Vous étiez récemment sur la scène de l’Olympia pour remettre un prix décerné lors de la Nuit du Rugby. Comment vivez-vous cette notoriété naissante ?

C’est pour l’instant toujours bienveillant. Je ne suis pas encore confronté à des personnes là dans le but de me nuire. Quand ça arrivera, parce que je pense que ça arrivera, il faudra voir comment je le gère. Mais ça ne m’effraie pas, je suis bien entouré et c’est partie prenante de la vie d’un rugbyman. On parle beaucoup en ce moment du harcèlement sur les réseaux sociaux. Des petites critiques et des choses blessantes peuvent arriver vite. C’est plus facile de dire les choses derrière son écran. Tout se dit haut et fort sans assumer derrière… Il faut réussir à faire abstraction de ça, apprendre à composer avec.

Vous fêterez votre 20e anniversaire le 21 février 2024, en plein Tournoi des 6 Nations.

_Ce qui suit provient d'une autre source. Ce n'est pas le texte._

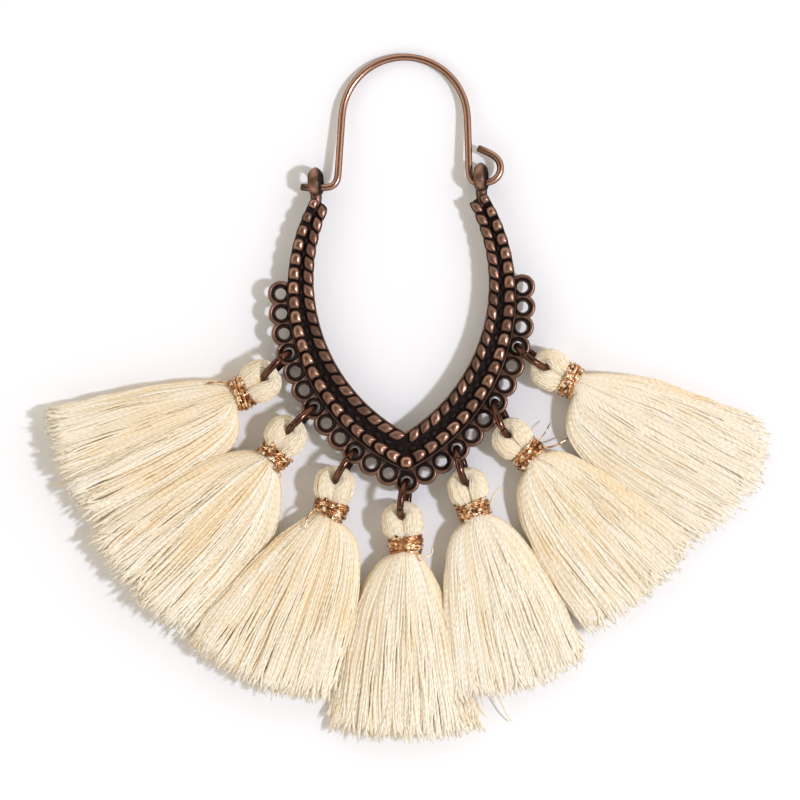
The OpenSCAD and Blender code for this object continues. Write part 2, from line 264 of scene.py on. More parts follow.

Le plus beau des cadeaux ne serait-il pas d’y être ? Ou du moins, d’avoir reçu d’ici là votre première convocation à Marcoussis pour intégrer la liste élargie du XV de France…

Ce serait un beau cadeau, bien sûr ! Ce serait la concrétisation du travail effectué. Après, comme je l’ai dit, il reste encore énormément de matchs et de performances à faire. Il y a des mecs à mon poste bien plus proches et plus légitimes que moi pour prétendre à ces convocations. Il y a des mecs talentueux et bien installés. Donc on verra. Ça reste un objectif d’y être, dans cette liste, mais ça ne doit pas me prendre la tête et me brider.

Il vous reste potentiellement une année avec les Bleuets. Et la perspective, aussi, de décrocher un second titre mondial…

Si j’ai la chance de jouer en Top 14 durant la période du Tournoi, le Top 14 primera sur le 6 Nations U20. La Coupe du monde ? J’aurais le champ libre si j’ai la chance d’y être. Il y a des gens de mon âge qui sont très performants, il faudra faire ses preuves pour espérer y être de nouveau.